Which is funny, because whenever I encounter a language for which `for` *doesn't* work this way it feels antiquated. I do however wish another keyword was used in many cases, becuase `for` in C and Go is so much different then `for` in Rust or Python. I think the higher-level case (Rust and Python) should really use a word like `foreach` or maybe something compeletely different like `itr`, although I get that they want to "look" more like C


Replies

adrian_btoday at 3:54 PM

Iterators and the loops of the form "forall X in A do ..." have been invented simultaneously with the appearance of the first version of the language C (i.e. around 1974), in the languages Alphard and CLU.

From Alphard and CLU, loops of this form have passed into one of the versions of the language Algol 68 (1977), and from there into the UNIX Bourne shell (1979), which inherited a few Algol 68 syntax features (because its author had worked at writing Algol 68 compilers).

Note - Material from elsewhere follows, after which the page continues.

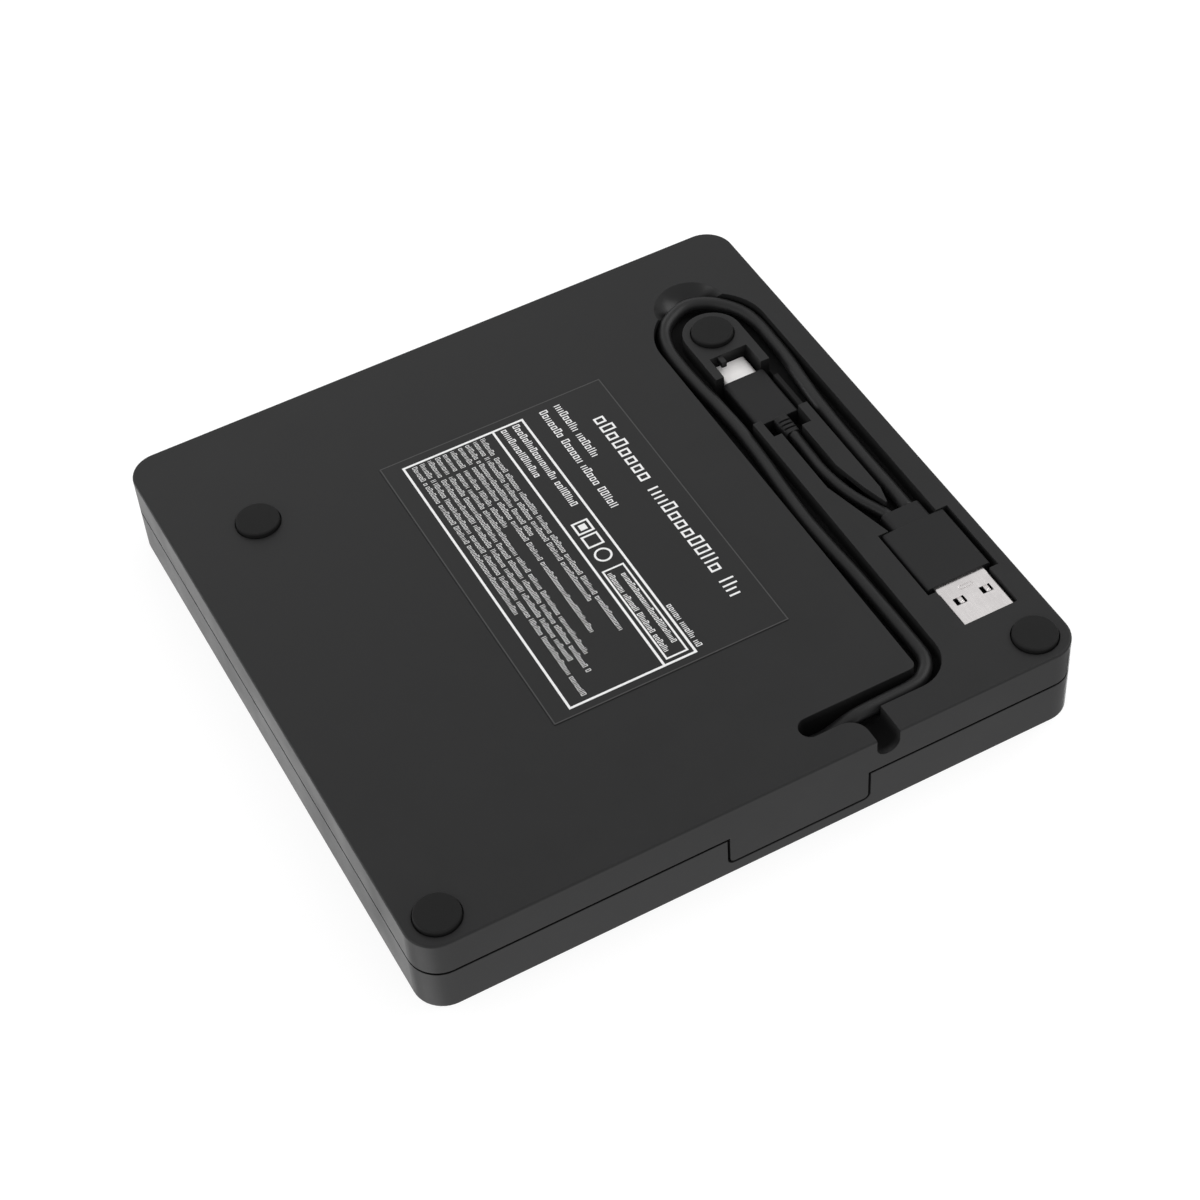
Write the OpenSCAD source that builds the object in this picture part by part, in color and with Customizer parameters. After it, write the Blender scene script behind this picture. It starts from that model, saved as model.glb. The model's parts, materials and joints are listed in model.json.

Iterators and "forall" loops have begun to spread into mainstream programming languages, e.g. into C++, only a couple of decades after their invention.

b40d-48b2-979etoday at 3:33 PM

This is what PowerShell does, it has both the archaic `for` style with a newer iterator-like `foreach`.

rbanffytoday at 2:27 PM

I would say Python really wants to look as much not-C as it can. In this case it's not the word "for" but the "for x in" construct.